Problem 5: Your Model Says Value, But the Market Moves Against You
You’ve identified a bet with positive expected value — the odds are higher than your probability estimate. But within hours, the odds shorten, and your edge disappears. This is the market efficiency problem.
Why it happens: Betting markets react to new information faster than most individual models. A key injury, lineup leak, or weather update can shift odds before you act. Also, sharp bettors may have access to better data or models that your analysis missed.
Step-by-step fix:
- Compare odds across multiple bookmakers. Use odds comparison tools to find the best price. If one bookmaker offers significantly different odds, there might be a data error or a sharp move.
- Set a minimum edge threshold. If your model shows only a small edge, it’s likely noise. Aim for a larger edge before placing a bet, especially in liquid markets.
- Track line movement. If odds drop sharply after you identify value, it could mean your model is correct but late. Consider automating your data collection to act faster.
- Account for market sentiment. Social media buzz, news articles, and expert picks can move odds. Use sentiment analysis tools to gauge whether public money is driving the move.
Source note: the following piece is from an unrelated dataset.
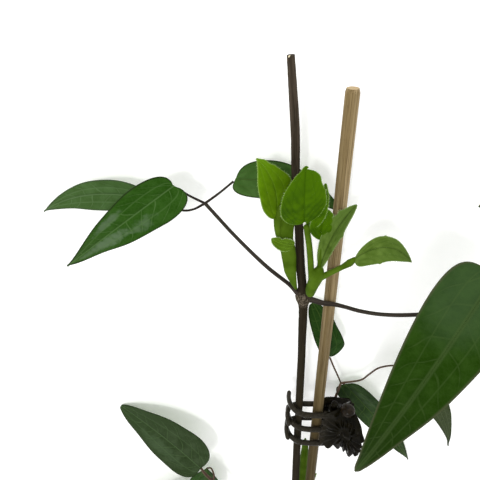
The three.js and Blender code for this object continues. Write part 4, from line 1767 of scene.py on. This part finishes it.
@dataclass(frozen=True)
class ClawClip:
    """The dark plastic claw clip: two toothed jaws, a pin and a steel coil."""

    hinge: tuple[float, float, float] = (10.5, -188.6, AXIS_HEIGHT)
    half_width: float = 13.5
    plate: float = 2.0
    arm_width: float = 3.6
    arm_depth: float = 2.8
    tooth_slim: float = 0.92
    bore: float = 1.5
    lug_radius: float = 3.2
    lug_width: float = 2.2
    web_height: float = 6.0
    pin_radius: float = 1.1
    pin_head: float = 2.1
    head_in: float = 1.2
    head_out: float = 1.6
    head_dome: float = 0.8
    ear_place: tuple[float, float, float] = (6.4, 14.3, 4.3)
    ear_size: tuple[float, float, float] = (4.0, 3.1, 4.4)
    flutes: int = 18
    flute_depth: float = 1.3
    bead_size: float = 0.024
    boss: tuple[float, float] = (0.59, 0.07)
    boss_height: float = 0.8
    handle_length: float = 25.0
    voxel: float = 0.22
    coil_radius: float = 2.15
    coil_half: float = 3.6
    coil_turns: int = 4
    coil_steps: int = 24
    wire: float = 0.42
    leg_reach: float = 4.3
    upper_leg: float = 6.0
    lower_leg: float = 4.8
    blend_from: float = 1.4
    blend_to: float = 2.8
    handle_profile: tuple[tuple[float, float], ...] = (
        (-7.4, 4.9), (-4.6, 5.0), (-1.5, 6.1), (2.0, 7.0), (5.4, 9.4), (8.2, 12.6), (10.6, 15.6),
        (12.8, 18.5),
    )

    def at(self, x: float, y: float, z: float) -> Vector:
        """Turns a place beside the hinge into a place in the plant's frame, in mm."""
        return Vector(self.hinge) + Vector((x, y, z))

    def arm(self, jaw: JawShape, root: float, name: str) -> Piece:
        """Models one curved arm whose tooth leans along the hinge.

        Args:
            jaw: The jaw that it belongs to.
            root: Its place along the hinge.
            name: The piece's name.

        Returns:
            The closed mesh piece.
        """
        last = len(jaw.profile) - 1
        run = []
        for i, ((x, z), lean) in enumerate(zip(jaw.profile, jaw.lean)):
            slim = 1 + (self.tooth_slim - 1) * max(0.0, (i - 3) / (last - 3))
            run.append((*self.at(x, root + lean, z), self.arm_width / 2 * slim))
        flat = self.arm_depth / self.arm_width
        rod = Tube(tuple(run), sides=20, steps=90, flat=flat, across=(0, 1, 0), round_ends=True)
        return rod.build(name)

    def skin(self, jaw: JawShape, spine: Run, u: float, t: float, outer: bool) -> Vector:
        """Gives a point on one skin of the fluted shell handle.

        Args:
            jaw: The jaw that the handle belongs to.
            spine: The handle's middle line from the hinge outward.
            u: Place along the spine, from 0 to 1.
            t: Place across it, from -1 to 1.
            outer: Takes the outer skin, with the flutes and the boss, and not the inner one.

        Returns:
            The point in the plant's frame, in mm.
        """
        handle, upper = jaw.handle, t > 0
        outward = smooth(u, 0.23, 0.61)
        boss_u, boss_t = self.boss
        along, over = self.handle_length * (u - boss_u), self.half_width * (t - boss_t)
        off, turn = math.hypot(along, over), math.atan2(over, along)
        grown = smooth(off, 2.0, 6.0) * (1 - smooth(t, 0.45, 0.8))
        petal = abs(math.cos(self.flutes / 2 * turn)) ** 1.4
        rib = 2 * petal - 1
        knob = math.exp(-((off / 1.5) ** 2)) - 0.7 * math.exp(-(((off - 2.8) / 1.0) ** 2))
        short = handle.short * smooth(t, 0.35, 1.0) if upper else 0.2 * t * t
        beads = self.bead_size * (1 - rib) * smooth(off, 2.0, 6.0) * (1 - smooth(t, 0.75, 1.0))
        reach = u * (1 - short * smooth(u, 0.44, 0.91) - beads)
        centre = curve_point(spine, reach)
        ahead = curve_point(spine, min(1.0, reach + 0.01)) - curve_point(spine, max(0.0, reach - 0.01))
        ahead.normalize()
        normal = Vector((-ahead.z, 0.0, ahead.x))
        spread = 1 + (handle.spread - 1) * outward
        wide = spread if upper else 1 - 0.08 * outward + 0.05 * rib * grown
        sunk = (handle.droop if upper else 1.2) * t * t * outward
        lift = self.flute_depth * petal * grown + self.boss_height * knob
        rim = math.sqrt(max(0.0, 1 - max(0.0, u / 0.04 - 24.0) ** 2))
        offset = (self.plate / 2 + lift if outer else -self.plate / 2) * rim - sunk
        place = centre + normal * offset
        return self.at(place.x, self.half_width * wide * t, jaw.lift * place.z)

    def grip(self, jaw: JawShape, name: str) -> Piece:
        """Models the fluted shell handle.

        Args:
            jaw: The jaw that it belongs to.
            name: The piece's name.

        Returns:
            The closed mesh piece.
        """
        foot = self.handle_profile[0][1]
        spine = [(x, 0.0, foot + jaw.handle.climb * (z - foot), 0.0) for x, z in self.handle_profile]

        def place(u: float, v: float) -> tuple[Vector, Vector]:
            """Gives the shell's point and its mark.

            Args:
                u: Place along the handle, from 0 to 1.
                v: Place round the shell: first the outer skin across, then the inner one back.

            Returns:
                The point in mm, and the mark: the places along and across.
            """
            outer = v < 0.5
            t = 1 - 4 * v if outer else 4 * v - 3
            return self.skin(jaw, spine, u, t, outer), Vector((u, t, 0.0))

        piece = Bench.sheet(name, along=96, across=320, place=place)
        Bench.seal(piece)
        return piece

    def lug(self, jaw: JawShape, where: float, name: str) -> Piece:
        """Models a lug: a disc round the hinge, drawn out into a web to the handle.

        Args:
            jaw: The jaw that it belongs to.
            where: The lug's place along the hinge.
            name: The piece's name.

        Returns:
            The closed mesh piece.
        """
        piece = Bench.bar(name, self.lug_radius, self.lug_width, self.at(0, where, 0), sides=32)
        centre = row_place(self.at(0, 0, 0))
        for vertex in piece.data.vertices:
            rise = (vertex.co.z - centre.z) * jaw.lift / MM
            if rise > 0.2:
                pull = (self.web_height - self.lug_radius) * min(1.0, rise / 2.2)
                vertex.co.z += pull * jaw.lift * MM
        return piece

    def ear(self) -> Piece:
        """Models the shiny round ear of the front jaw, beside the upper end of the hinge.

        Returns:
            The ear, riding with the front jaw.
        """
        Bench.clear()
        bpy.ops.mesh.primitive_uv_sphere_add(
            segments=48,
            ring_count=28,
            radius=MM,
            location=row_place(self.at(*self.ear_place)),
            scale=self.ear_size,
        )
        piece = Bench.settled("clip_front_jaw_ear")
        Bench.dress(piece, EAR_PLASTIC)
        Bench.shade(piece, 60)
        return Bench.hand_over(piece, "clip_plastic", [FRONT_JAW.node], FRONT_JAW.body)

    def rod(self, radius: float, low: float, high: float, name: str, bevel: float = 0.0) -> Piece:
        """Models a round bar along the hinge.

        Args:
            radius: The bar's radius in mm.
            low: Its lower end along the hinge.
            high: Its upper end along the hinge.
            name: The piece's name.
            bevel: How far its rims are rounded off, in mm.

        Returns:
            The closed mesh piece.
        """
        piece = Bench.bar(name, radius, high - low, self.at(0, (low + high) / 2, 0), sides=40)
        if bevel:
            Bench.modify(piece, "BEVEL", width=bevel * MM, segments=4, limit_method="ANGLE")
        return piece

    def jaw(self, shape: JawShape) -> Piece:
        """Models one jaw as a single moulding, with its lugs bored for the pin.

        Args:
            shape: The jaw's shape.

        Returns:
            The jaw, riding on its body in place of its node.
        """
        parts = [self.grip(shape, shape.node + "_grip")]
        for i, root in enumerate(shape.arms):
            parts.append(self.arm(shape, root, f"{shape.node}_arm_{i}"))
        for i, where in enumerate(shape.lugs):
            parts.append(self.lug(shape, where, f"{shape.node}_lug_{i}"))
        whole = Bench.join(shape.node + "_moulding", parts)
        Bench.modify(whole, "REMESH", mode="VOXEL", voxel_size=self.voxel * MM)
        reach = self.half_width + 2
        drill = self.rod(self.bore, -reach, reach, shape.node + "_drill")
        Bench.modify(whole, "BOOLEAN", operation="DIFFERENCE", object=drill, solver="EXACT")
        bpy.data.objects.remove(drill, do_unlink=True)
        Bench.modify(whole, "SMOOTH", factor=0.5, iterations=2)
        Bench.dress(whole, CLIP_PLASTIC)
        Bench.shade(whole, 60)
        return Bench.hand_over(whole, "clip_plastic", [shape.node], shape.body)

    def pin(self) -> Piece:
        """Models the hinge pin with its two domed heads.

        Returns:
            The pin, riding on the cutting in place of its node.
        """
        reach = self.half_width
        bar = self.rod(self.pin_radius, -reach - 1, reach + 1, "pin_bar")
        inner, outer = reach - self.head_in, reach + self.head_out
        upper = self.rod(self.pin_head, inner, outer, "pin_upper", bevel=self.head_dome)
        lower = self.rod(self.pin_head, -outer, -inner, "pin_lower", bevel=self.head_dome)
        whole = Bench.join("hinge_pin", [bar, upper, lower])
        Bench.dress(whole, CLIP_PLASTIC)
        Bench.shade(whole, 40)
        return Bench.hand_over(whole, "clip_plastic", ["clip_pin"])

    def spring(self) -> Piece:
        """Models the coil with its legs, the upper one reaching up to the front jaw.

        Returns:
            The coil, in place of the imported spring, riding on no body.
        """
        radius, half, leg = self.coil_radius, self.coil_half, self.leg_reach
        knee = (leg + radius) / 2 + 0.4
        whole = self.coil_turns * self.coil_steps
        stops = [(leg, -half, -self.lower_leg), (knee, -half, -self.lower_leg / 2)]
        for i in range(whole + 1):
            angle = 2 * math.pi * i / self.coil_steps
            stops.append((radius * math.cos(angle), half * (2 * i / whole - 1), radius * math.sin(angle)))
        stops += [(knee, half, self.upper_leg / 2), (leg, half, self.upper_leg)]
        run = tuple((*self.at(*stop), self.wire) for stop in stops)
        coil = Tube(run, sides=12, steps=4 * len(run), across=(0, 1, 0)).build("spring_coil")
        Bench.dress(coil, SPRING_STEEL)
        Bench.shade(coil, 60)
        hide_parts("clip_spring")
        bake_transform(coil)
        LOG.info("spring_coil: blended from %s to %s", ROOT_BODY, JAW_BODY)
        return coil

    def build(self) -> list[Piece]:
        """Models and dresses the whole clip: two jaws, the ear, the pin and the spring."""
        return [self.jaw(FRONT_JAW), self.ear(), self.jaw(BACK_JAW), self.pin(), self.spring()]


# ------------------------------------------------------------------ the studio


@dataclass(frozen=True)
class Studio:
    """The camera of the picture, a pale floor and soft light."""

    eye: tuple[float, float, float] = (-42.4, 49.7, 217.6)
    tilt: float = 31.6
    lens: float = 37.5
    floor_size: float = 6.0
    floor_gap: float = 0.0002
    sky: float = 1.0
    key_power: float = 3.6
    fill_power: float = 1.26
    glint_power: float = 2.4

    def camera(self) -> None:
        """Adds the camera at the picture's angle."""
        Bench.clear()
        bpy.ops.object.camera_add(
            location=row_place(Vector(self.eye)), rotation=(-math.radians(self.tilt), 0, 0)
        )
        camera = bpy.context.object
        camera.name = "picture_camera"
        camera.data.sensor_width = 36.0
        camera.data.lens = self.lens
        camera.data.clip_start = 0.005
        camera.data.clip_end = 20.0
        camera.data.dof.use_dof = False
        bpy.context.scene.camera = camera

    def floor(self) -> Piece:
        """Adds the pale floor.

        Returns:
            The floor, outside the object.
        """
        Bench.clear()
        bpy.ops.mesh.primitive_plane_add(size=self.floor_size, location=(0, 0, -self.floor_gap))
        floor = Bench.settled("pale_floor")
        paper = PlainFinish(
            "pale_paper", (250, 250, 249), (252, 252, 251), gloss=0.9, specular=0.1, scale=0.02, glow=0.16
        )
        Bench.dress(floor, paper)
        return floor

    def light(self, name: str, place: tuple[float, float, float], size: float, power: float) -> None:
        """Adds a soft square lamp that faces the plant.

        Args:
            name: The lamp's name.
            place: Where it hangs, in metres.
            size: The length of its side, in metres.
            power: Its power in watts.
        """
        Bench.clear()
        bpy.ops.object.light_add(type="AREA", location=place)
        lamp = bpy.context.object
        lamp.name = name
        lamp.data.size = size
        lamp.data.energy = power
        lamp.rotation_euler = (-Vector(place)).to_track_quat("-Z", "Y").to_euler()

    def build(self) -> None:
        """Sets up the camera, the floor, the sky and the lamps."""
        self.camera()
        self.floor()
        self.light("key_light", (-0.35, 0.45, 1.2), size=0.3, power=self.key_power)
        self.light("fill_light", (0.9, -0.5, 0.9), size=1.2, power=self.fill_power)
        self.light("glint_light", (-0.3, 0.5, 1.1), size=0.05, power=self.glint_power)
        world = bpy.data.worlds.new("soft_sky")
        bpy.context.scene.world = world
        world.use_nodes = True
        sky = world.node_tree.nodes["Background"]
        sky.inputs["Color"].default_value = (1.0, 1.0, 1.0, 1.0)
        sky.inputs["Strength"].default_value = self.sky
        bpy.context.scene.view_settings.view_transform = "Standard"


def main() -> None:
    """Builds the plant, the cane, the clip and the studio."""
    logging.basicConfig(level=logging.INFO, format="%(name)s %(message)s")
    Studio().build()
    WoodyStem().build()
    BambooCane().build()
    for leaf in LEAVES:
        leaf.build()
    for shoot in SHOOTS:
        shoot.build()
    ClawClip().build()


if __name__ == "__main__":
    main()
When Data Isn’t Enough: The Human Factor
No model is perfect. Even the best data-driven approach misses intangible factors: a team’s morale after a manager sacking, a player’s personal issues, or a referee’s tendency to award penalties. If your model fails for no apparent reason, step back and ask:
- Is there a recent coaching change? New managers often create a short-term boost.
- Are there injury returns or suspensions? A star player coming back can shift a team’s xG.
- Is the match in a high-pressure environment? Derby games, relegation six-pointers, or Champions League knockout ties often defy statistical norms.
Quick Recap
- xG mismatch? Check shot distribution and use PSxG for context.
- PPDA not translating? Combine with field tilt and opponent quality.
- Transfermarkt valuations off? Adjust for contract expiry and release clauses.
- Formation blind spot? Add formation data to your model.
- Market moves against you? Use odds comparison and set edge thresholds.